My time in the museum this week was spent working on the photographs I took of the vessels in Photoshop, finalizing the inventory sheets, making labels for the vessels in the Mezzanine, and attending a planning meeting for a fundraiser for the museum. It was a very productive week :)!
This week I would like to share with you the process of pottery making…
The process is quite similar for all the Pueblo Indians. Clay is the basic ingredient; the raw material is finely pulverized and cleaned of all stones. It is tempered with finely powdered material, such as sand, volcanic ash or potsherds that have been crushed. Temper varies among the pueblos, but the purpose of the temper is always the same. Temper keeps the wet clay from being too sticky and from cracking while the pottery dries. Each village is very conservative in sticking to its tradition, it is possible to attribute a pot to a certain village by the appearance of the temper alone.
A pot is formed by rolling the clay into small sections of “rope” and these are coiled to build up the walls of the pot. The shaping and thinning is accomplished with a piece of gourd for a scraper. If the pot is to be decorated with carving or scratching into the surface it takes place at this point.

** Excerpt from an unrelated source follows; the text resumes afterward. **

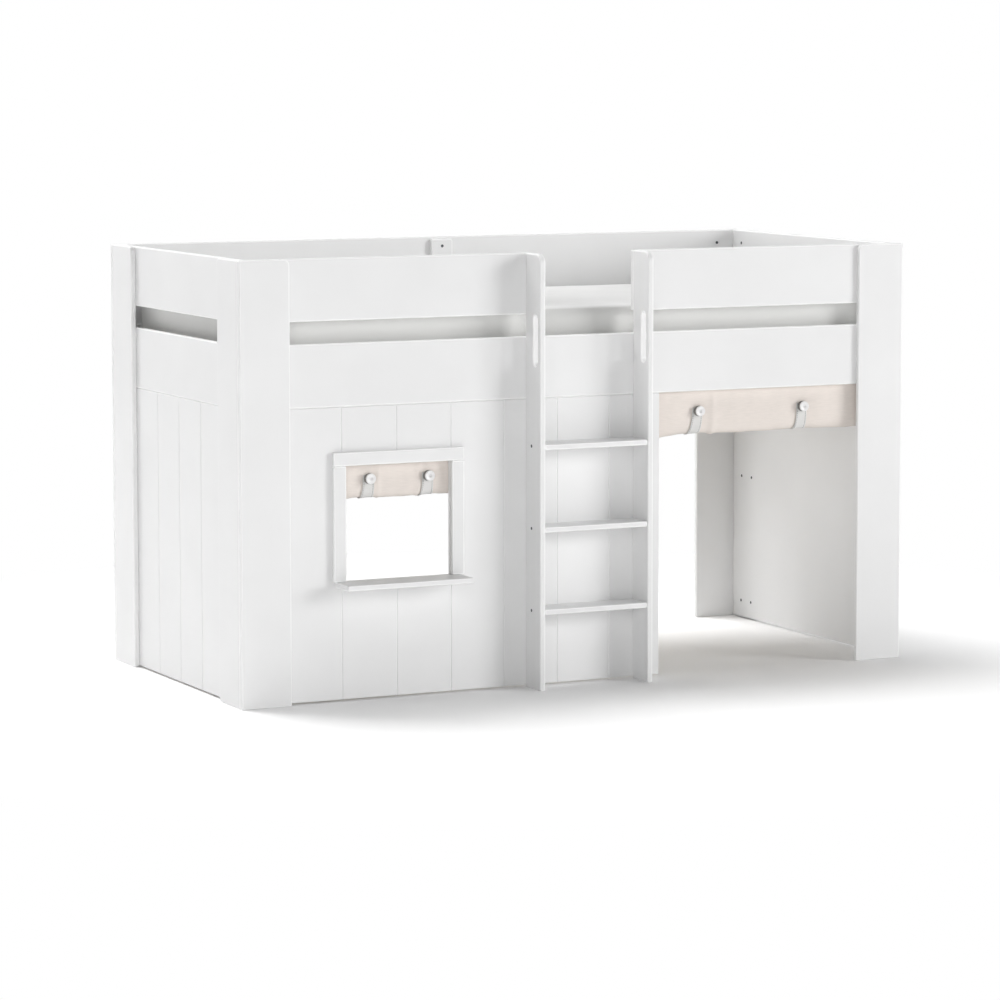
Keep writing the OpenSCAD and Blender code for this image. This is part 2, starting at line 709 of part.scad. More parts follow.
post_face(-1, -1);  // post_front_left_face
post_side(-1, -1);  // post_front_left_side
post_face(1, -1);  // post_front_right_face
post_side(1, -1);  // post_front_right_side
post_face(-1, 1);  // post_back_left_face
post_side(-1, 1);  // post_back_left_side
post_face(1, 1);  // post_back_right_face
post_side(1, 1);  // post_back_right_side
front_guard(-1);  // front_guard_left
front_guard(1);  // front_guard_right
front_rail();
front_panel();
back_guard();
back_rail();
back_strut();
end_guard(-1);  // end_guard_left
end_rail(-1);  // end_rail_left
end_panel(-1);  // end_panel_left
end_guard(1);  // end_guard_right
end_rail(1);  // end_rail_right
end_panel(1);  // end_panel_right
ladder_stile(-1);  // ladder_stile_left
ladder_stile(1);  // ladder_stile_right
tread(0);  // tread_low
tread(1);  // tread_middle
tread(tread_n - 1);  // tread_high
window_header();
window_jamb(-1);  // window_jamb_left
window_jamb(1);  // window_jamb_right
window_sill();
slat_batten(-1);  // slat_batten_front
slat_batten(1);  // slat_batten_back
slats();
slat_webbing();
mattress();
den_curtain();
den_curtain_tape();
den_curtain_straps();
den_curtain_buttons();
window_curtain();
window_curtain_tape();
window_curtain_straps();
window_curtain_buttons();
placed(zinc) screws(end_panel_list);  // end_panel_screws
placed(zinc) screws(end_board_list);  // end_board_screws
placed(zinc) screws(concat(side_panel_list, side_rail_list, side_guard_list));  // side_board_screws
placed(zinc) screws(concat(stile_guard_list, stile_rail_list, stile_panel_list));  // stile_screws
placed(zinc) screws(tread_screw_list);  // tread_screws
placed(zinc) screws(strut_list);  // strut_screws
placed(zinc) screws(batten_list);  // batten_screws
placed(zinc) screws(concat(window_frame_list, window_sill_list));  // window_screws
placed(zinc) screws(slat_list);  // slat_screws
placed(beech) dowels(post_dowel_list);  // post_dowels
placed(beech) dowels(tread_dowel_list);  // tread_dowels
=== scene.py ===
"""Dresses the cabin bed: lacquered boards with eased edges, pine slats, a soft mattress,
rolled cotton curtains with their straps and buttons, and a white studio round it."""

import functools
import itertools
import math

import bmesh
import bpy
from mathutils import Matrix, Vector, noise


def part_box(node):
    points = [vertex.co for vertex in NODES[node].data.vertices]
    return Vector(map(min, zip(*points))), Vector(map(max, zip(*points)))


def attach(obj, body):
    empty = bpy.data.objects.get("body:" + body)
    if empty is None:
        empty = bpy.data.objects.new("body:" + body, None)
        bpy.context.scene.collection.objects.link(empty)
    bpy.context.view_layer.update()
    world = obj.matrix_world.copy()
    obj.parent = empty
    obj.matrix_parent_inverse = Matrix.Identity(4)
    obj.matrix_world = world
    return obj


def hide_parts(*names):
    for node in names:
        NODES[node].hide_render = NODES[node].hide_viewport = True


bl_info = {
    "name": "Cabin Bed",
    "version": (1, 0, 0),
    "blender": (4, 5, 0),
    "location": "3D View > Sidebar > Cabin Bed",
    "description": "Builds the finishes and soft parts of a cabin bed with a playhouse front",
    "category": "Object",
}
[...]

The surface of the pot is quite rough, it cannot be highly polished and does not make a good base for painted designs. It is for this reason that most decorated Pueblo pottery is covered with slip. This is an especially fine white or red clay that is mopped on in a water suspension, while it is still damp, and is polished with a smooth stone or rag.
The under-body of the vessel is not slipped; the surface of the clay is smothered as well as possible by a process called “floating.” While the clay is still wet, the finest particles are puddled to the surface of the vessel with a smooth stone, thus producing a fine clay coating that can be polished almost like slip.
The vessels are laid out on a framework of rocks or sheet metal for firing. They are covered with slabs of dried cow dung or other slow burning fuel. If the desired color is jet black the fire is smothered; otherwise the fire produces shades of tan, cream, red, orange, and yellow.
Frank, Larry and Francis H. Harlow. Historic Pottery of the Pueblo Indians 1600-1880. Schiffer Publishing Ltd. 1990.